Kebijakan sekolah bahwa siswa wajib membayar uang seragam dan buku pelajaran itu jelas merupakan praktek komersialisasi pendidikan. Lebih-lebih jika dipatok dengan harga setinggi langit, tentu garansinya ialah keuntungan besar diperolah dari hasil penyediaan seragam dan buku pelajaran tersebut. Tinggal dikalikan saja dengan seluruh jumlah siswa yang diterima. Belum lagi ongkos pendaftaran masuk siswa yang juga tak pernah mengalami penurunan tapi justru semakin melambung tiap tahun. Sementara di sisi lain, input serta kualitas pendidikan yang diterima masyarakat atau peserta didik tak berbanding lurus dengan ongkos yang harus dikeluarkan itu.

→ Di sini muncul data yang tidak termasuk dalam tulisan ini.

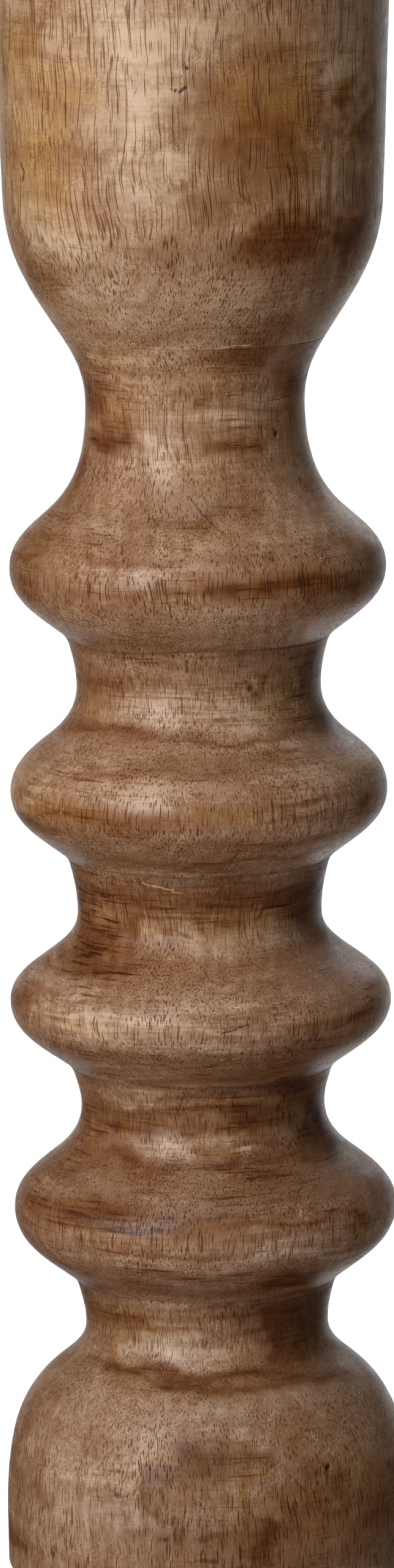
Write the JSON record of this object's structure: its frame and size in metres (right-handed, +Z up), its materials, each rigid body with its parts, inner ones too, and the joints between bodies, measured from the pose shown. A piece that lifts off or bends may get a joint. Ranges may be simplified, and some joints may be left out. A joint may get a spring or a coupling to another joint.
{
  "type": "candlestick",
  "caption": "Tall turned hardwood candlestick with a drum-shaped cup, a stack of rounded beads and narrow coves, a heavy round base, and a shallow metal pan with a spike for a pillar candle.",
  "frame": {"origin": "on the table, under the middle of the base, at the bottom of the felt pads", "axes": "+Z up along the turning axis, towards the candle; X and Y level, with a felt pad between each pair of them"},
  "size_m": [0.1, 0.1, 0.442],
  "materials": {
    "turned_wood": "satin clear finish over brown hardwood with dark pores and streaky figure",
    "dowel_wood": "plain dry hardwood",
    "pan_brass": "aged, lightly brushed round the axis",
    "screw_steel": "plain zinc",
    "felt": "pressed wool felt"
  },
  "bodies": {
    "root": {"base_block": "turned_wood", "lower_bead_block": "turned_wood", "middle_bead_block": "turned_wood", "upper_bead_block": "turned_wood", "neck_block": "turned_wood", "cup_block": "turned_wood", "joint_dowel_1": "dowel_wood", "joint_dowel_2": "dowel_wood", "joint_dowel_3": "dowel_wood", "joint_dowel_4": "dowel_wood", "joint_dowel_5": "dowel_wood", "candle_pan": "pan_brass", "pricket_spike": "pan_brass", "pan_screw_1": "screw_steel", "pan_screw_2": "screw_steel", "pan_screw_3": "screw_steel", "foot_pad_1": "felt", "foot_pad_2": "felt", "foot_pad_3": "felt", "foot_pad_4": "felt"}
  },
  "joints": []
}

Dunia pendidikan memang tak bisa dilepaskan dari praktek berbisnis. Sebab, pangsa pasar di sebuah sekolah telah jelas dan riil serta tak akan lari ke mana-mana. Berbeda dengan aktivitas berbisnis di luar yang harus bersaing untuk mendapatkan pangsa pasarnya dari masyarakat. Sekolah, meski mengalami persaingan, mengingat lembaga pendidikan bertaburan di tiap sudut, tapi kalkulasinya lebih riil karena masyarakat hari ini sangat membutuhkan pendidikan formal, terutama bagi anak-anaknya demi sebuah cita-cita mulia.

Pendidikan sebagai modal untuk menciptakan peradaban serta karakter suatu bangsa kini tengah dihadapkan pada suatu realitas anomali oleh karena keserakahan penguasa. Seluruh proses pendidikan di negeri antah berantah ini semata dihitung dengan logika untung dan rugi (kapitalistik). Memang, jika wilayah pendidikan telah bersentuhan langsung dengan pasar, maka harus mengikuti kemauan serta keinginan dari logika bisnis. Dengan kalkulasi, sekali lagi, peserta didik, orang tua dan masyarakat dijadikan pangsa pasar untuk meraup keuntungan demi menghindari kerugian setelah proses penanaman investasi berupa prasarana, perangkat serta kebutuhan dasar pendidikan, seperti bangunan sekolah, sistem, kurikulum, dan para pekerja (baca: guru) atau pelaksana pendidikan. Maka wajar bila lembaga pendidikan ibarat pabrik industri yang memproduksi ilmu pengetahuan. Pendidikan kita tidak dibangun di atas sebuah kesadaran akan kemerdekaan rakyat serta investasi jangka panjang sebuah negara, tapi lebih pada bentuk investasi berbasis ekonomi atau pasar demi sebuah keuntungan dan omzet pemasukan ekonomi belaka. Sehingga, terkadang kita melihat dengan mata telanjang ada praktek politisasi dalam dunia pendidikan seakan menunjukan bahwa tiap kelompok memiliki kepentingan atauhidden agenda tersendiri di balik pelaksanaan pendidikan.

Itulah sedikit gambaran betapa pendidikan kita saat ini lebih mengutamakan profit ketimbang tujuan mulia suatu pendidikan. Menurut Ki Hajar Dewantara, bahwa tujuan pendidikan ialah memajukan bangsa secara keseluruhan tanpa membeda-bedakan agama, etnis, suku, budaya, adapt, kebiasaan, status ekonomi, status sosial, dan sebagainya, serta harus didasarkan kepada nilai-nilai kemerdekaan yang asasi. pertanyaannya, sudahkan pendidikan kita memahami tujuan mulia itu?